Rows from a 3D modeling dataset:
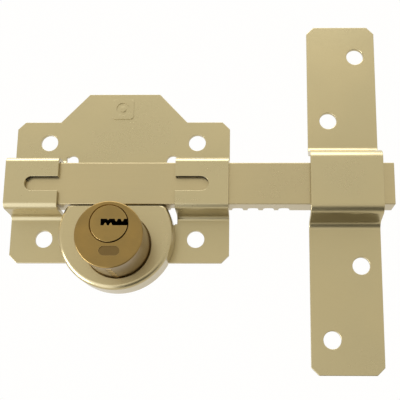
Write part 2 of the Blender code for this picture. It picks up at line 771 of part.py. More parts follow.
def build_pinion():
    origin = (AXIS_X, PLUG_Z)
    toothed = [gear_outline()]
    pinion = outline_solid("drive_pinion", toothed, PINION_BACK, PINION_FRONT, PARTS, FACE_ON, origin)
    hub = [
        (0, HUB_FRONT),
        (HUB_RADIUS, HUB_FRONT),
        (HUB_RADIUS, PINION_BACK + 0.8),
        (JOURNAL_RADIUS, PINION_BACK + 0.8),
        (JOURNAL_RADIUS, JOURNAL_BACK),
        (0, JOURNAL_BACK),
    ]
    boolean(pinion, turned("pinion_hub", hub, CUTTERS, origin, 40), "UNION")
    start = 90 - STOP_CLEARANCE
    end = 90 + LOST_MOTION + STOP_CLEARANCE
    bow = []
    for half_turn in (0, 180):
        bow += arc(AXIS_X, PLUG_Z, TAIL_WAY, start + half_turn, end + half_turn, 14)
        bow += arc(AXIS_X, PLUG_Z, HUB_WAIST, end + half_turn, start + half_turn + 180, 3)
    boolean(pinion, outline_solid("lost_motion_hole", [bow], -1, HUB_FRONT + 2, CUTTERS))
    return finish(pinion, BARE)


def hang_on_axis(name, pieces, centre):
    """Parent a turning group to an empty on its joint's axis, without moving it."""
    axis = bpy.data.objects.new(name, None)
    axis.matrix_world = Matrix.Translation(place(centre[0], centre[1], 0)) @ FACE_ON
    PARTS.objects.link(axis)
    bpy.context.view_layer.update()
    for piece in pieces:
        piece.parent = axis
        piece.matrix_parent_inverse = axis.matrix_world.inverted()


clear_scene()
PARTS = new_collection("rim_bolt_lock")
CUTTERS = new_collection("cutters", hidden=True)
build_case_plate()
build_bolt()
build_keeper()
build_housing()
build_retaining_plate()
build_screws()
build_cylinder_body()
build_pinion()
plug_group = [build_plug()] + build_plug_pieces() + build_pins()
hang_on_axis("plug_axis", plug_group, (AXIS_X, PLUG_Z))
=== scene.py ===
"""Visual model of the surface-mounted bolt lock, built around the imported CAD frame.

World frame: metres, +X toward the keeper, +Y into the door, +Z up.
Shapes are drawn face on, in millimetres: x across, z up, and h, the height above the door face.
"""

import math

import bmesh
import bpy
from mathutils import Matrix, Vector


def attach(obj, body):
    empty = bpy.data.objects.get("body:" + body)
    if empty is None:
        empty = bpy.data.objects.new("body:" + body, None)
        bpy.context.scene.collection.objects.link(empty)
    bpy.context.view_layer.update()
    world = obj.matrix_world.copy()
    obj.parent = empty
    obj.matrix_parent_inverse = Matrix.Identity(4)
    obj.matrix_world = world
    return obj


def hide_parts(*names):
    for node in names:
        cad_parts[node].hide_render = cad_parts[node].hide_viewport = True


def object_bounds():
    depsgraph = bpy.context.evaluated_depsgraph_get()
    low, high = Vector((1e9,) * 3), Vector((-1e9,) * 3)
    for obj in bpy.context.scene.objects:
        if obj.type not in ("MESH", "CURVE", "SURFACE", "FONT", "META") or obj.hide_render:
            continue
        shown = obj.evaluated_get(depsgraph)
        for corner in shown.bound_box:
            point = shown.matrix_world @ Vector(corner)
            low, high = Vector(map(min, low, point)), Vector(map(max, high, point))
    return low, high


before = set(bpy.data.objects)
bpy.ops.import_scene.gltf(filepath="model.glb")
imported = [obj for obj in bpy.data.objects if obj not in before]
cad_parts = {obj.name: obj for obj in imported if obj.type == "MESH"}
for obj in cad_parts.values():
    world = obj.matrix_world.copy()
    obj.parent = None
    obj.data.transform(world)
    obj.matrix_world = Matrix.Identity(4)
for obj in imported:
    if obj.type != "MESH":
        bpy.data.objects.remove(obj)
cad_low, cad_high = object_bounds()

MM = 0.001
FACE_ON = Matrix.Rotation(math.radians(90), 4, "X")
ALONG_X = Matrix(((0, 0, 1, 0), (0, -1, 0, 0), (1, 0, 0, 0), (0, 0, 0, 1)))

# Case plate
SHEET = 2.0
PLATE_HALF_WIDTH = 54.0
CROWN_TOP = 51.3
CROWN_HALF_WIDTH = 18.0
CROWN_FOOT_HALF_WIDTH = 32.2
TAB_TOP = 36.1
TAB_BOTTOM = -37.0
CORNER_CUT = 3.8
FIXING_X = 37.5
FIXING_Z = 25.1
FIXING_RADIUS = 4.3
BRIDGE_INNER_X = 28.3
BRIDGE_RISE = 15.6
BRIDGE_MID_HALF = 11.9
BRIDGE_FOOT_MID_HALF = 12.7
BRIDGE_TOP_RADIUS = 2.0
BRIDGE_FOOT_RADIUS = 3.4
WINDOW_HALF = 17.4
SLOT_END_X = 44.4
SLOT_HALF = 3.6
SLOT_Z = -0.7
RELIEF_X = 25.3
RELIEF_HALF = 3.0
RELIEF_REACH = 18.3
SHEET_EDGE = 0.3

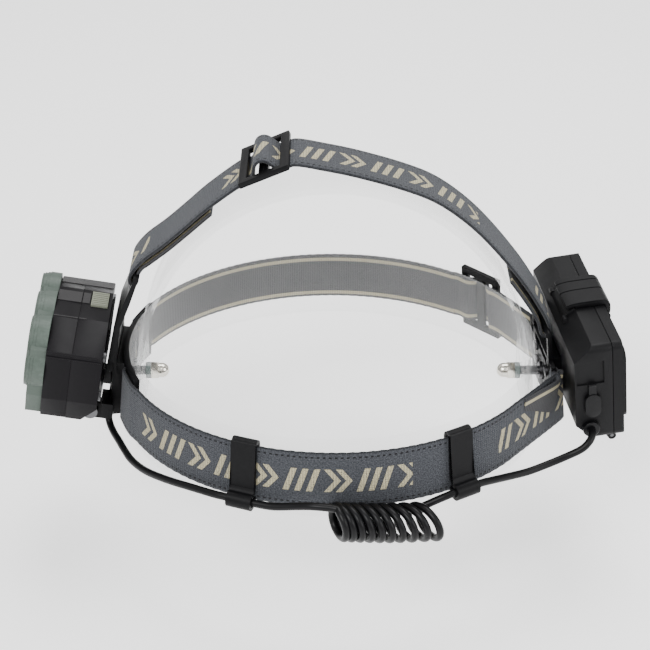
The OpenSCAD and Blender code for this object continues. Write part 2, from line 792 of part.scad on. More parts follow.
module box_cover() color("#232325")
    place_box() difference() {
        union() {
            difference() {
                union() {
                    box_layer(0, lid_x, base_d + lid_d);
                    rounded(72, 34, 4, base_d + lid_d - 0.1, base_d + lid_d + panel_d);
                }
                box_layer(shell, lid_x - 1, base_d + lid_d - shell);
                rounded(69, 32, 2, lid_x, base_d + lid_d + 0.6);
                translate([0, latch_y, 0]) at_latch() rod_y(1.8, latch_w + 0.6);
            }
            lid_knuckles([-18, 18], 1);
            translate([0, latch_y, 0]) both_sides() translate([0, latch_w / 2 + 1.6, 0])
                at_latch() rod_y(1.5, 2.6);
        }
        translate([lid_hinge.x, 0, lid_hinge.y]) rod_y(0.85, 100);
        at_latch() rod_y(0.8, 60);
    }

module cover_hinge_pin() color("silver")
    place_box() translate([lid_hinge.x, 0, lid_hinge.y]) rod_y(0.8, 71);

module at_latch() {
    translate([latch_hinge.x, 0, latch_hinge.y]) children();
}

module latch_pin() color("silver")
    place_box() translate([0, latch_y, 0]) at_latch() rod_y(0.75, latch_w + 5.4);

// The latch runs over the top from its pin at the rear, down to its nose over the keeper
module latch() color("#1b1b1d") {
    top = box_h / 2;
    back = base_d + lid_d;
    place_box() translate([0, latch_y, 0]) difference() {
        union() {
            at_latch() rod_y(1.5, latch_w);
            profile([[4.3, top + 0.5], [4, top + 1.4], [7.6, top + 2.4], [back, top + 2.2],
                [back + 2.2, top + 0.1], [back + 2.2, latch_hinge.y], [back + 0.5, latch_hinge.y],
                [back + 0.35, top + 0.35], [chamfer_x + 0.7, top + 0.35], [chamfer_x, top + 1.15]], latch_w);
        }
        at_latch() rod_y(0.8, 60);
    }
}

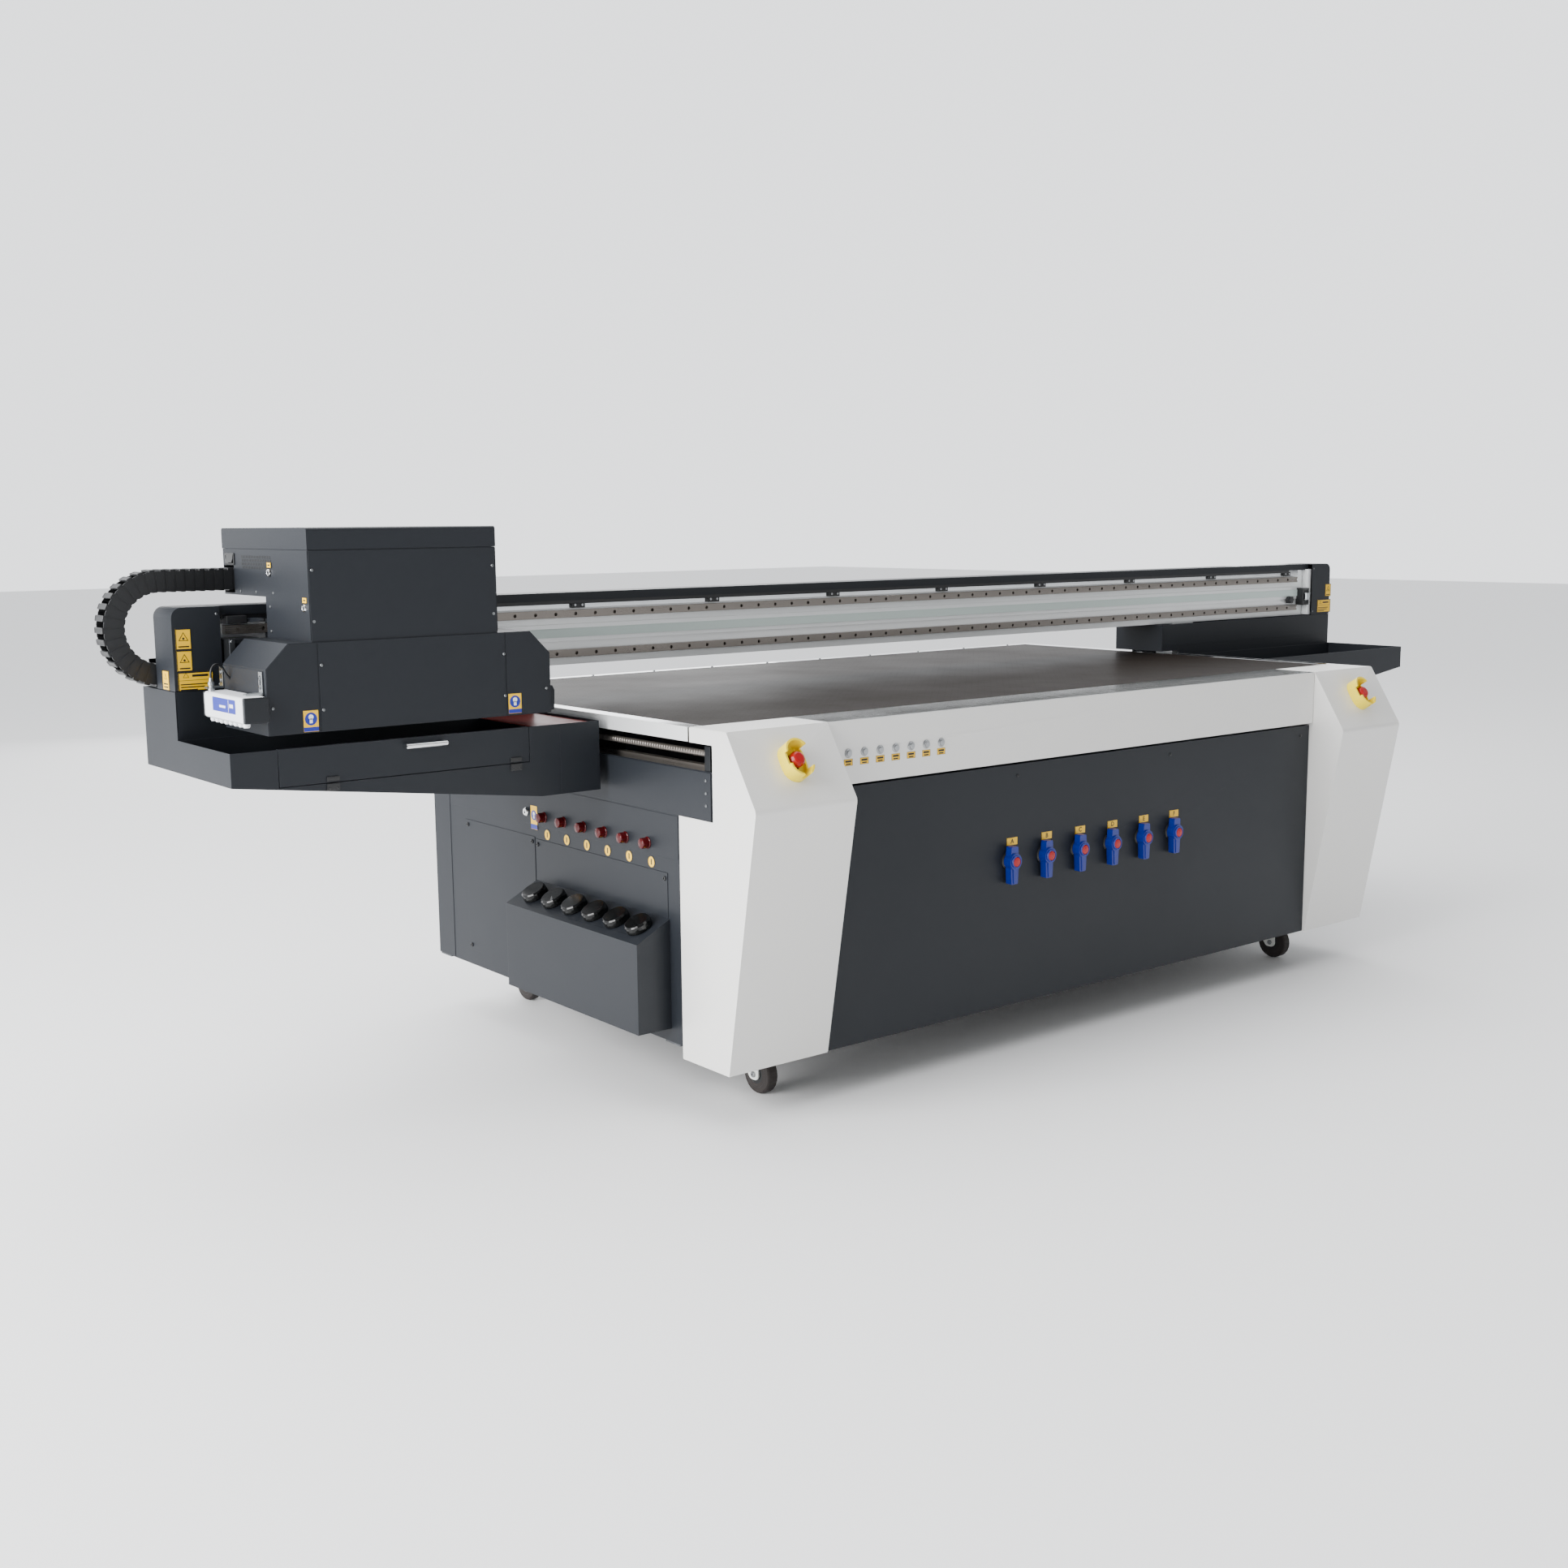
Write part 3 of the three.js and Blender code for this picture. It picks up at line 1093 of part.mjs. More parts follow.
// UV lamp: a deep body with a lens recess below and cooling fins on top.
function uvLamp(x0) {
  const x1 = x0 + LAMP_LENGTH;
  const y0 = (SKIRT_Y + SKIRT_BACK - LAMP_DEPTH) / 2;
  const y1 = y0 + LAMP_DEPTH;
  const top = LAMP_BOTTOM + LAMP_HEIGHT;
  const recess = box(x0 + LAMP_LENS_EDGE, x1 - LAMP_LENS_EDGE, y0 + LAMP_LENS_EDGE, y1 - LAMP_LENS_EDGE,
    LAMP_BOTTOM - PAST, LAMP_BOTTOM + LAMP_LENS_DEPTH);
  const finPitch = LAMP_DEPTH / LAMP_FINS;
  const slots = [];
  for (let i = 1; i < LAMP_FINS; i++) {
    const y = y0 + i * finPitch;
    slots.push(box(x0 - PAST, x1 + PAST, y - finPitch / 4, y + finPitch / 4,
      top - LAMP_FIN_DEPTH, top + PAST));
  }
  return cut(box(x0, x1, y0, y1, LAMP_BOTTOM, top), recess, ...slots);
}

part(carriage, "head_skirt", headSkirt(), darkPaint);
part(carriage, "print_head_plate", headPlate(), headPlateMetal);
part(carriage, "uv_lamp_left", uvLamp((skirtLeft + CARRIAGE_X - LAMP_LENGTH) / 2), lampMetal);
part(carriage, "uv_lamp_right", uvLamp((skirtRight + carriageRight - LAMP_LENGTH) / 2), lampMetal);

// ---------- origin at the middle of the footprint ----------

const extent = new THREE.Box3().setFromObject(machine);
const centre = extent.getCenter(new THREE.Vector3());
machine.position.set(-centre.x, -centre.y, -extent.min.z);

export default machine;
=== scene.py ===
import json
import math
from contextlib import contextmanager

import bmesh
import bpy
from bpy.props import FloatProperty, FloatVectorProperty, IntProperty, PointerProperty
from mathutils import Matrix, Vector


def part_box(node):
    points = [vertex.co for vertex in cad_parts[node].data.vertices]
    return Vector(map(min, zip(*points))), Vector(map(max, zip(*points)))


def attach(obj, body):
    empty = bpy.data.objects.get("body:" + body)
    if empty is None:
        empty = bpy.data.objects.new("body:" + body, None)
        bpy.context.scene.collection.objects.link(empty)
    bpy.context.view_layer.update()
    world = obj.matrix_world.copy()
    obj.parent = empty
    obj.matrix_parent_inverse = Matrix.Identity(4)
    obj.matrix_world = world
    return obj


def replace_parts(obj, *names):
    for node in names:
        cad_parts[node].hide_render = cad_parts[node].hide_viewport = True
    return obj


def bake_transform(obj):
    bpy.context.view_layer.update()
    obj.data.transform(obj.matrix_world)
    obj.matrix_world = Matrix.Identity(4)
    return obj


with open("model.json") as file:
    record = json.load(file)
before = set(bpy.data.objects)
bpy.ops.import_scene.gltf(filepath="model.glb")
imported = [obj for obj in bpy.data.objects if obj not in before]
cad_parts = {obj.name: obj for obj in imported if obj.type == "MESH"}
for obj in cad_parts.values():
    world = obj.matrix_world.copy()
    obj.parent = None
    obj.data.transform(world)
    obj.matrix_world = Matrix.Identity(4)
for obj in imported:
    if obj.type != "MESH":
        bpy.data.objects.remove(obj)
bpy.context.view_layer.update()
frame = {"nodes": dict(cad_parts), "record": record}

bl_info = {
    "name": "Flatbed UV printer",
    "version": (1, 0, 0),
    "blender": (4, 5, 0),
    "location": "3D View > Sidebar > Printer",
    "description": "Dresses the frame of a flatbed UV printer with its visible pieces and finishes",
    "category": "Object",
}

NODES = frame["nodes"]
MM = 0.001

# The machine is measured in millimetres from the floor under the bed's front left corner.
CORNER = Vector((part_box("vacuum_bed")[0].x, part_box("vacuum_bed")[0].y, 0.0))
FINISH = {}


RIGHT, LEFT = (1, 0, 0), (-1, 0, 0)
BACK, FRONT = (0, 1, 0), (0, -1, 0)
UP, DOWN = (0, 0, 1), (0, 0, -1)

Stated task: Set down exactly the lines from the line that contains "The OpenSCAD and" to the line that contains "place_box() translate([lid_hinge.x, 0, lid_hinge.y])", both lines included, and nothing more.

Solution below:
The OpenSCAD and Blender code for this object continues. Write part 2, from line 792 of part.scad on. More parts follow.
module box_cover() color("#232325")
    place_box() difference() {
        union() {
            difference() {
                union() {
                    box_layer(0, lid_x, base_d + lid_d);
                    rounded(72, 34, 4, base_d + lid_d - 0.1, base_d + lid_d + panel_d);
                }
                box_layer(shell, lid_x - 1, base_d + lid_d - shell);
                rounded(69, 32, 2, lid_x, base_d + lid_d + 0.6);
                translate([0, latch_y, 0]) at_latch() rod_y(1.8, latch_w + 0.6);
            }
            lid_knuckles([-18, 18], 1);
            translate([0, latch_y, 0]) both_sides() translate([0, latch_w / 2 + 1.6, 0])
                at_latch() rod_y(1.5, 2.6);
        }
        translate([lid_hinge.x, 0, lid_hinge.y]) rod_y(0.85, 100);
        at_latch() rod_y(0.8, 60);
    }

module cover_hinge_pin() color("silver")
    place_box() translate([lid_hinge.x, 0, lid_hinge.y]) rod_y(0.8, 71);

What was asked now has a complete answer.